Dear Bioconductor Community,
Im currently analyzing 4 different affymetrix hgu133plus2 datasets, in order to test via machine learning algorithms in R, a 39-gene signature I have already developed in an independent training set, which could discriminate colorectal cancer from control samples. In my latest step, I would like to implement ComBat to correct for batch effect regarding the different dataset-study, and then apply my classifier. In detail, I merged the 4 different datasets (after normalizing separately with frma each)---all having the same affymetrix platform and annotation (also used customCDF annotation), & the same phenotype information i would like to predict in my later step (Status variable below). After merging (as all the datasets have the same affymetrix platform) my code is the following:
total.eset # my merged expressionSet
ExpressionSet (storageMode: environment)
assayData: 19764 features, 142 samples
element names: exprs
protocolData: none
phenoData
rowNames: GSM93789.CEL GSM93920.CEL ... GSM549142.CEL (142 total)
varLabels: Status Dataset
varMetadata: labelDescription
featureData: none
experimentData: use 'experimentData(object)'
Annotation: hgu133plus2hsentrezg
## also my phenotype information
head(pData(total.eset))
Status Dataset
GSM93789.CEL Cancer GSE4107
GSM93920.CEL Cancer GSE4107
GSM93921.CEL Cancer GSE4107
GSM93922.CEL Cancer GSE4107
GSM93923.CEL Cancer GSE4107
GSM93924.CEL Cancer GSE4107
where Status is the binary factorial variable i would like to use for the prediction-later classification step, whereas the variable Dataset is the batch covariate. Moreover, there is also an obvious class inbalance regarding the Status information:
table(pData(total.eset)$Status)
Cancer Normal
99 43
pheno <- pData(total.eset)
batch <- total.eset$Dataset
class(batch)
[1] "factor"
levels(batch)
[1] "GSE4107" "GSE4183" "GSE18088"
[4] "Homogenized.GSE21510"
modcombat <- model.matrix(~1, data=pheno)

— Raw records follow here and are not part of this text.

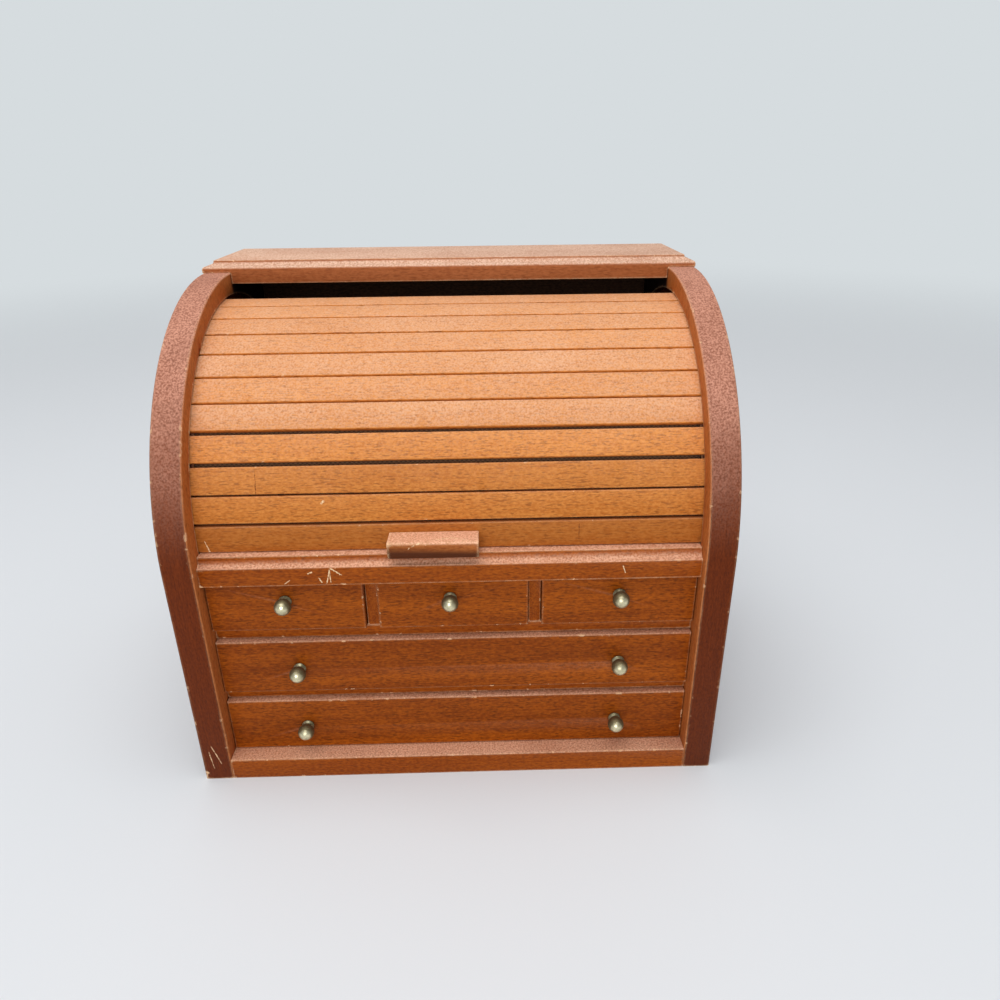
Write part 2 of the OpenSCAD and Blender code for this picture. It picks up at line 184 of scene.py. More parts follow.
def wood_grain_group():
    """Grain along X: broad bands, a mottle of short cells, fine fibres and dark flecks."""
    tree, given, result = new_group(
        "Wood grain",
        [("Vector", "Vector", (0, 0, 0)), ("Light", "Color", (1, 1, 1, 1)),
         ("Dark", "Color", (0, 0, 0, 1)), ("Fleck", "Color", (0, 0, 0, 1)),
         ("Banding", "Float", 0.5), ("Mottle", "Float", 0.5), ("Flecks", "Float", 0.5),
         ("Seed", "Float", 0.0)],
        [("Colour", "Color"), ("Height", "Float")])
    place, seed = given["Vector"], given["Seed"]
    bands = fade(tree, stretched(tree, place, GRAIN_BANDS, 3.0, seed, 0.8), 0.35, 0.65)
    mottle = fade(tree, stretched(tree, place, GRAIN_CELLS, 2.0, seed), 0.32, 0.68)
    fibres = stretched(tree, place, GRAIN_FIBRES, 3.0, seed)
    tone = calc(tree, "MULTIPLY", bands, given["Banding"])
    tone = calc(tree, "MULTIPLY_ADD", mottle, given["Mottle"], tone)
    tone = calc(tree, "MULTIPLY_ADD", fade(tree, fibres, 0.3, 0.7), 0.3, tone)
    colour = blend_colour(tree, tone, given["Light"], given["Dark"])
    flecks = fade(tree, stretched(tree, place, GRAIN_FLECKS, 2.0, seed), 0.52, 0.66)
    colour = blend_colour(tree, calc(tree, "MULTIPLY", flecks, given["Flecks"]), colour,
                          given["Fleck"])
    tree.links.new(colour, result["Colour"])
    tree.links.new(calc(tree, "MULTIPLY_ADD", flecks, -0.7, fibres), result["Height"])
    return tree


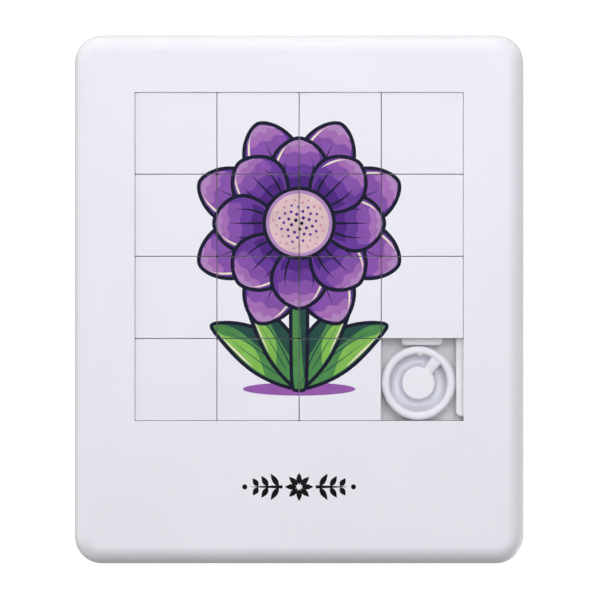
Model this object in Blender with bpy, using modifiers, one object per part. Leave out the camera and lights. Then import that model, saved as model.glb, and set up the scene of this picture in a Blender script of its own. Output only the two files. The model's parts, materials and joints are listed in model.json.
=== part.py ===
"""Pocket sliding tile puzzle: a moulded frame, a press-on back, fifteen tongued tiles and a lock plug.

The origin is the centre of the underside. +X is to the right, +Y is up the face and +Z comes out of it.
The field is four cells by four. Fifteen tiles fill it, and the lock plug fills the last cell, so that
nothing moves until the plug is lifted out. Each tile has a tongue on its left and bottom edges and a
groove along its top and right edges. The frame answers with rails on its top and right walls and grooves
in its bottom and left walls, so every tile is held down wherever it slides.
"""

import math

import bmesh
import bpy
from mathutils import Matrix, Vector

MM = 0.001

# Frame
FRAME_WIDTH = 68 * MM
FRAME_LENGTH = 80 * MM
FRAME_HEIGHT = 7.5 * MM
FRAME_CORNER = 4.2 * MM
FRAME_EDGE_ROUND = 2.6 * MM
SKIRT = 1.8 * MM
FACE = 1.8 * MM
FIELD_WALL = 2.4 * MM
RIB = 1.2 * MM
HOLLOW_COLUMNS = 2  # pockets across the top and bottom margins
HOLLOW_ROWS = 2  # pockets down the bottom margin, each narrower than a tenth of the length

# Field of cells
CELLS = 4
CELL = 12.4 * MM
FIELD = CELLS * CELL
FIELD_RISE = 6.45 * MM  # the field sits this far above the middle of the face

# Tongues and grooves, shared by the tiles and the frame
TONGUE_REACH = 1.1 * MM
TONGUE_LOW = 3.9 * MM
TONGUE_HIGH = 5.1 * MM
TONGUE_WIDTH = 6.3 * MM
TONGUE_CORNER = 0.6 * MM
GROOVE_DEPTH = 1.3 * MM
GROOVE_PLAY = 0.2 * MM  # above and below a tongue
RAIL_END_GAP = 0.6 * MM
RAIL_CORNER = 0.85 * MM
ROOT = 1.0 * MM  # how far a rail or a tongue runs into what it stands on

# Back cover
COVER = 1.5 * MM
COVER_GAP = 0.2 * MM
COVER_SEAT_GAP = 0.1 * MM
PEG_RADIUS = 1.2 * MM
PEG_TOP = 4.8 * MM
PEG_GAP = 0.1 * MM
PEG_BLOCK = 5.0 * MM  # length of frame left solid round a peg
PRY_NOTCH = (8.0 * MM, 0.9 * MM, 0.8 * MM)

# Tile
TILE_GAP = 0.1 * MM
TILE_BOTTOM = 1.8 * MM
TILE_TOP = 7.3 * MM
TILE_CORNER = 0.35 * MM
TILE_EDGE_ROUND = 0.3 * MM
CORE = 7.6 * MM
CORE_SHIFT = -0.4 * MM  # towards the tongues, away from the grooves
CORE_TOP = 5.0 * MM

# Lock plug: it fills the free cell from the next tile to the rail and from the tongue above to the wall
PLUG_GAP = 0.09 * MM
PLUG_RADIUS = (CELL + TILE_GAP / 2 - TONGUE_REACH) / 2 - PLUG_GAP
PLUG_BOTTOM = 1.8 * MM
PLUG_TOP = 7.0 * MM
PLUG_DRAFT = math.radians(13)
RIM_WIDTH = 1.3 * MM
RIM_ROUND = 0.35 * MM
BOSS_RADIUS = 2.55 * MM
BOSS_TOP = 6.9 * MM
BOSS_ROUND = 0.3 * MM
BOSS_FOOT = 0.4 * MM
TROUGH_BOTTOM = 4.6 * MM
PLUG_CORE_RADIUS = 3.2 * MM
PLUG_CORE_TOP = 2.8 * MM
SPOKE_WIDTH = 1.6 * MM
SPOKE_ANGLE = math.radians(51.6)
PLUG_STEPS = 32

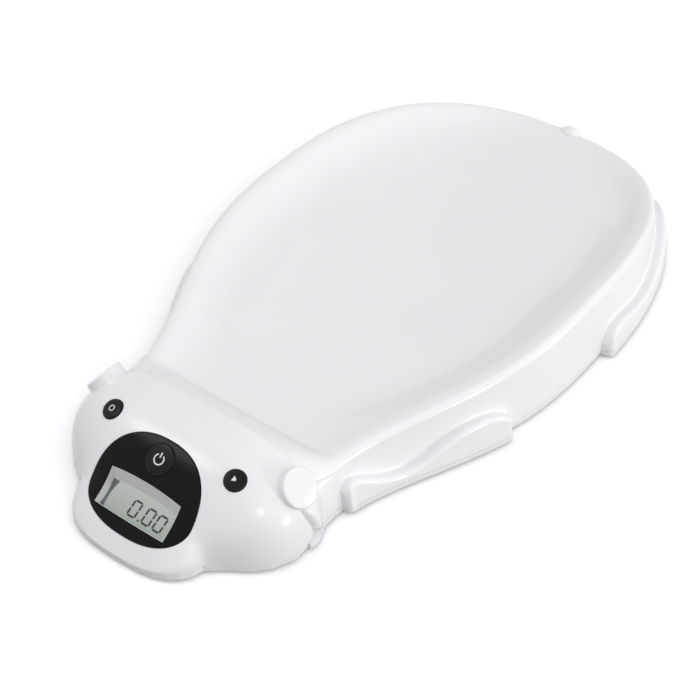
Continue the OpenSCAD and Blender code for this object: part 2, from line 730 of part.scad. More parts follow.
// Cells point to and fro, so every second one is turned
module at_cell(i) {
    turn = i % 2 == 0 ? 1 : -1;
    from_snout() translate([cell_x(i), case_s, cell_axis_z]) rotate([0, 0, turn > 0 ? 0 : 180]) children();
}
cap_len = 1.2;
cell_front = case_len / 2 - 0.6;
module battery_cells() {
    color("#3F6F96") for (i = [0 : 3]) at_cell(i)
        translate([0, cell_front, 0]) rotate([90, 0, 0]) union() {
            cylinder(d = 5.4, h = cap_len + 1);
            translate([0, 0, cap_len]) cylinder(d = cell_d, h = cell_len - cap_len);
        }
}
coil_r = 4;
COIL_TURNS = 3;
coil_wire = 0.8;
COIL_STEPS = 10;
COIL_SIDES = 6;
coil_len = case_len - cell_len - 1.4;
// A spring as one tube swept along a helix that narrows to the cell
module coil() {
    steps = COIL_TURNS * COIL_STEPS;
    points = [for (k = [0 : steps], j = [0 : COIL_SIDES - 1]) let (
        u = k / steps,
        r = coil_r * (1 - 0.35 * u) + coil_wire / 2 * cos(360 * j / COIL_SIDES),
        z = coil_wire / 2 + u * (coil_len - coil_wire) + coil_wire / 2 * sin(360 * j / COIL_SIDES),
        a = 360 * k / COIL_STEPS)
        [r * cos(a), r * sin(a), z]];
    cap = [for (j = [1 : COIL_SIDES - 2]) [0, j, j + 1]];
    polyhedron(points, concat(
        [for (k = [0 : steps - 1]) each flipped(band(k, k + 1, COIL_SIDES))],
        flipped(cap), [for (f = cap) f + steps * COIL_SIDES * [1, 1, 1]]), convexity = 4);
}
module battery_springs() {
    color("#C9CCD0") for (i = [0 : 3]) at_cell(i)
        translate([0, -case_len / 2 + 0.5, 0]) rotate([-90, 0, 0]) coil();
}
module battery_contacts() {
    plate = 10;
    color("#C9CCD0") for (i = [0 : 3], end = [-1, 1]) at_cell(i)
        translate([-plate / 2, end > 0 ? case_len / 2 - 0.5 : -case_len / 2 + 0.1, -plate / 2])
        cube([plate, 0.4, plate]);
}

// ---- Display, boards and keys ----

module lcd_frame() {
    w = window_w + 2 * lining_t;
    h = window_h + 2 * lining_t;
    gw = window_w + 2 * glass_over;
    gh = window_h + 2 * glass_over;
    color(grey) from_snout() on_panel() difference() {
        union() {
            translate([-w / 2, -h / 2, -window_d]) cube([w, h, window_d - lining_top]);
            translate([-gw / 2 - lining_t, -gh / 2 - lining_t, -board_top + 0.1])
                cube([gw + 2 * lining_t, gh + 2 * lining_t, board_top - window_d + 0.7]);
        }
        hull() {
            translate([-window_w / 2, -window_h / 2, -lining_top - 0.4]) cube([window_w, window_h, 4]);
            translate([SIGHT[0][0], SIGHT[0][1], -window_d - 1]) cube([SIGHT[1][0] - SIGHT[0][0], SIGHT[1][1] - SIGHT[0][1], 1]);
        }
        translate([-gw / 2 - gap, -gh / 2 - gap, -board_top - 1])
            cube([gw + 2 * gap, gh + 2 * gap, board_top - window_d + 1]);
    }
}
module lcd_glass() {
    gw = window_w + 2 * glass_over;
    gh = window_h + 2 * glass_over;
    color("#A9B2AA") from_snout() on_panel() {
        translate([-gw / 2, -gh / 2, -window_d - glass_t / 2]) cube([gw, gh, glass_t / 2]);
        translate([-gw / 2, -gh / 2 + 2, -window_d - glass_t]) cube([gw, gh - 2, glass_t / 2]);
    }
}
module lcd_connector() {
    gw = window_w + 2 * glass_over;
    gh = window_h + 2 * glass_over;
    strip = 1.6;
    color("#E58FA0") from_snout() on_panel()
        translate([-gw / 2 + 2, -gh / 2 + 0.1, -board_top]) cube([gw - 4, strip, connector_h + glass_t / 2 - 0.05]);
}
module main_board() {
    w = board_half;
    color("#2F6B45") from_snout() on_panel() difference() {
        translate([0, 0, -board_top - board_t]) linear_extrude(board_t)
            polygon([[-18, -board_low_v], [18, -board_low_v], [w, 2 - board_low_v / 2], [w, 10], [wing_half, 17],
                [wing_half, 27], [w, 31], [w, board_high_v], [-w, board_high_v], [-w, 31], [-wing_half, 27],
                [-wing_half, 17], [-w, 10], [-w, 2 - board_low_v / 2]]);
        for (p = concat(panel_posts_at, [[wing_x, wing_v]]), side = [-1, 1])
            translate([side * p[0], p[1], -board_top - 5]) cylinder(r = pilot_r + 0.3, h = 10, $fn = 24);
    }
}
module tact_switch() {
    translate([-switch_w / 2, -switch_w / 2, 0]) cube([switch_w, switch_w, switch_h - 0.6]);
    cylinder(d = 3.4, h = switch_h, $fn = 24);
}
module board_parts() {
    color("#1E1F22") from_snout() on_panel() {
        translate([0, key_v, -board_top]) tact_switch();
        // Controller chip and cable sockets on the back
        translate([-5, -4, -board_top - board_t - 1.6]) cube([10, 10, 1.6]);
        for (x = [-26, 16]) translate([x, 26, -board_top - board_t - 4]) cube([10, 5, 4]);
        translate([16, 2, -board_top - board_t - 6]) cylinder(d = 6.3, h = 6, $fn = 24);
    }
}
module small_screw(len) {
    translate([0, 0, -1.2]) cylinder(r = 1.9, h = 1.2, $fn = 24);
    cylinder(r = pilot_r - 0.1, h = len, $fn = 24);
}
module board_screws() {
    color("#8E9196") from_snout() on_panel()
        for (p = concat(panel_posts_at, [[wing_x, wing_v]]), side = [-1, 1])
            translate([side * p[0], p[1], -board_top - board_t]) small_screw(4.5);
}

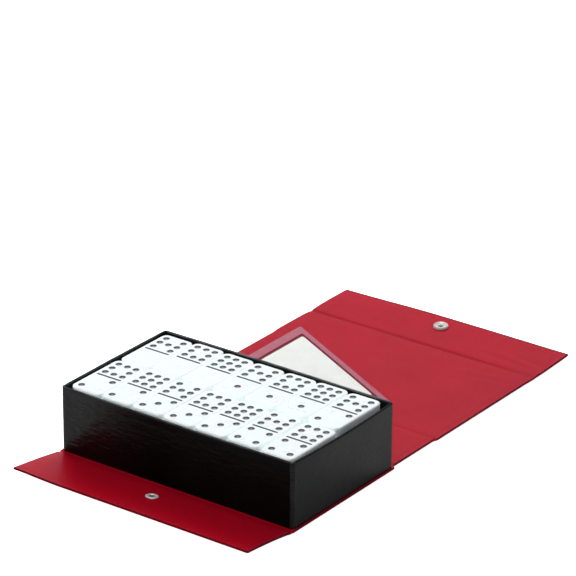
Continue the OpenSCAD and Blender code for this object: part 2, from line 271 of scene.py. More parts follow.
class Material(NodeTree):
    """A material with one Principled shader."""

    def __init__(self, name):
        self.material = bpy.data.materials.new(name)
        super().__init__(self.material)
        output = self.add("ShaderNodeOutputMaterial")
        self.shader = self.add("ShaderNodeBsdfPrincipled")
        self.put(output.inputs[0], self.shader.outputs[0])
        self.coord = self.add("ShaderNodeTexCoord").outputs["Object"]

    def set(self, **values):
        """Shader inputs by name, with _ for a space."""
        for key, value in values.items():
            self.put(self.shader.inputs[key.replace("_", " ")], value)

    def stretched(self, scale, turn=(0, 0, 0)):
        node = self.add("ShaderNodeMapping")
        node.inputs["Scale"].default_value = scale
        node.inputs["Rotation"].default_value = turn
        self.put(node.inputs["Vector"], self.coord)
        return node.outputs[0]

    def noise(self, scale, detail, roughness=0.6, vector=None):
        node = self.add("ShaderNodeTexNoise")
        node.inputs["Scale"].default_value = scale
        node.inputs["Detail"].default_value = detail
        node.inputs["Roughness"].default_value = roughness
        self.put(node.inputs["Vector"], vector or self.coord)
        return node.outputs[0]

    def cells(self, scale, smoothness, warp, warp_amount):
        """Smooth Voronoi cells on coordinates bent by warp."""
        vector = self.mix(warp_amount, self.coord, warp)
        node = self.add("ShaderNodeTexVoronoi", feature="SMOOTH_F1")
        node.inputs["Scale"].default_value = scale
        node.inputs["Smoothness"].default_value = smoothness
        self.put(node.inputs["Vector"], vector)
        return node.outputs[0]

    def mix(self, amount, a, b):
        node = self.add("ShaderNodeMix", data_type="RGBA", blend_type="MIX")
        self.put(node.inputs[0], amount)
        self.put(node.inputs[6], a)
        self.put(node.inputs[7], b)
        return node.outputs[2]

    def attribute(self, name):
        return self.add("ShaderNodeAttribute", attribute_name=name).outputs["Fac"]

    def pointiness(self):
        return self.add("ShaderNodeNewGeometry").outputs["Pointiness"]

    def bump(self, height, strength, distance):
        node = self.add("ShaderNodeBump")
        node.inputs["Strength"].default_value = strength
        node.inputs["Distance"].default_value = distance
        self.put(node.inputs["Height"], height)
        return node.outputs[0]


# ---------------------------------------------------------------- materials


def tile_plastic():
    """Milky off-white plastic with faint specks, a painted highlight on its edges, a painted glow
    and fine scratches.
    """
    m = Material("tile_plastic")
    cloud = m.noise(scale=55, detail=4)
    speck = m.noise(scale=900, detail=2, roughness=0.5)
    base = m.mix(m.fit(cloud, over=(0.35, 0.65)), srgb(242, 251, 253), srgb(238, 249, 252))
    base = m.mix(m.fit(speck, over=(0.62, 0.78), to=(0, 0.06)), base, srgb(214, 226, 230))
    # painted highlight: paler on sharp convex edges
    edge = m.fit(m.pointiness(), over=(0.515, 0.56), to=(0, 0.35))
    base = m.mix(edge, base, srgb(252, 255, 255))
    scratch = m.noise(scale=1.0, detail=2,
                      vector=m.stretched(scale=(260, 2600, 700), turn=(0, 0, 0.5)))
    rough = m.calc("ADD", m.fit(cloud, over=(0.3, 0.7), to=(0.24, 0.34)),
                   m.fit(scratch, over=(0.55, 0.8), to=(0, 0.08)))
    height = m.calc("ADD", m.calc("MULTIPLY", scratch, 0.5), speck)
    # painted glow: emission standing for the light that the milky plastic passes on to its
    # neighbours and to the tiles below
    glow = m.calc("ADD", m.calc("MULTIPLY", m.attribute("deep"), 0.13),
                  m.fit(cloud, over=(0.35, 0.65), to=(0.012, 0.022)))
    m.set(Base_Color=base, Roughness=rough, IOR=1.49,
          Normal=m.bump(height, strength=0.12, distance=0.00003),
          Emission_Color=srgb(246, 254, 255), Emission_Strength=glow,
          Subsurface_Weight=0.75, Subsurface_Radius=(1.0, 1.0, 1.0), Subsurface_Scale=0.0025)
    return m.material


def pip_paint():
    """Grey paint with a painted highlight: paler towards the middle of a pip."""
    m = Material("pip_paint")
    # painted highlight: the paint lightens towards the middle of a dimple, standing for light
    # caught in its glossy hollow
    middle = m.fit(m.attribute("rad"), over=(0.10, 0.75), to=(1, 0))
    cloud = m.noise(scale=1500, detail=3)
    base = m.mix(middle, srgb(74, 79, 83), srgb(164, 170, 174))
    base = m.mix(m.fit(cloud, over=(0.4, 0.7), to=(0, 0.25)), base, srgb(50, 54, 58))
    m.set(Base_Color=base, Roughness=m.fit(cloud, over=(0.3, 0.7), to=(0.30, 0.46)),
          Normal=m.bump(cloud, strength=0.25, distance=0.00004))
    return m.material


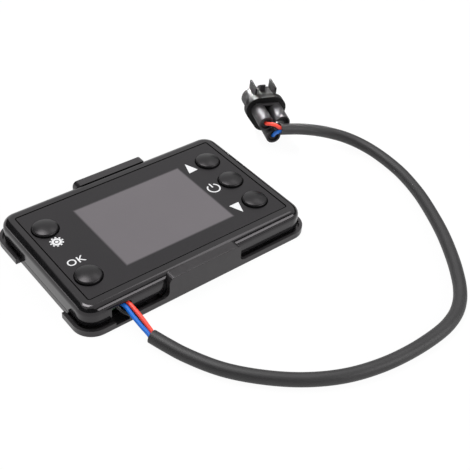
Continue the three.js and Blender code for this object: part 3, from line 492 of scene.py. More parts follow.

combat_data <- ComBat(dat=exprs(total.eset), batch=batch, mod=modcombat, par.prior=TRUE, prior.plots=TRUE)
....Found 4 batches
Adjusting for 0 covariate(s) or covariate level(s)
Standardizing Data across genes
Fitting L/S model and finding priors
Finding parametric adjustments
Adjusting the Data.....
exprs(total.eset) <- combat_data
My main issue-consideration, is than i created an MDS plot both before and after ComBat correction, to inspect the severity of batch effect and the possible improvement after. i used the following code for the MDS plot, both before and after correction:
plotMDS(exprs(total.eset), labels=total.eset$Status, col=as.numeric(as.factor(total.eset$Dataset)))
Assuming my above chunk code is correct, do you believe that ComBat correction improves the situation, or it makes things more "fuzzy" ? Based on the two plots ? Moreover, the fact that all probesets are used, might has a role in this ? (i intend to subset the corrected eSet with the 39 gene signature symbols i mentioned above). Or i can proceed to my next step ? Finally, It is important also to mention that one of the 4 datasets has no normal samples, just cancer samples.
My MDS plots, as also an hclust plot are below (the colors in the plots depict the different study-dataset)
https://www.dropbox.com/s/urdbl3d6qe5bq0a/beforeCoMbat.totaleSet.png?dl=0
https://www.dropbox.com/s/t4crrfv0ygjifpb/after.correction.ComBat.MDSplot.png?dl=0
https://www.dropbox.com/s/5hnrs81t628ylxr/hclust.plot.average.beforeComBat.png?dl=0
https://www.dropbox.com/s/k7v8ttbq27pk1xh/prior.plots.ComBat.png?dl=0 # also the plot produced from ComBat
Any help or suggestions on the above issue would be essential !!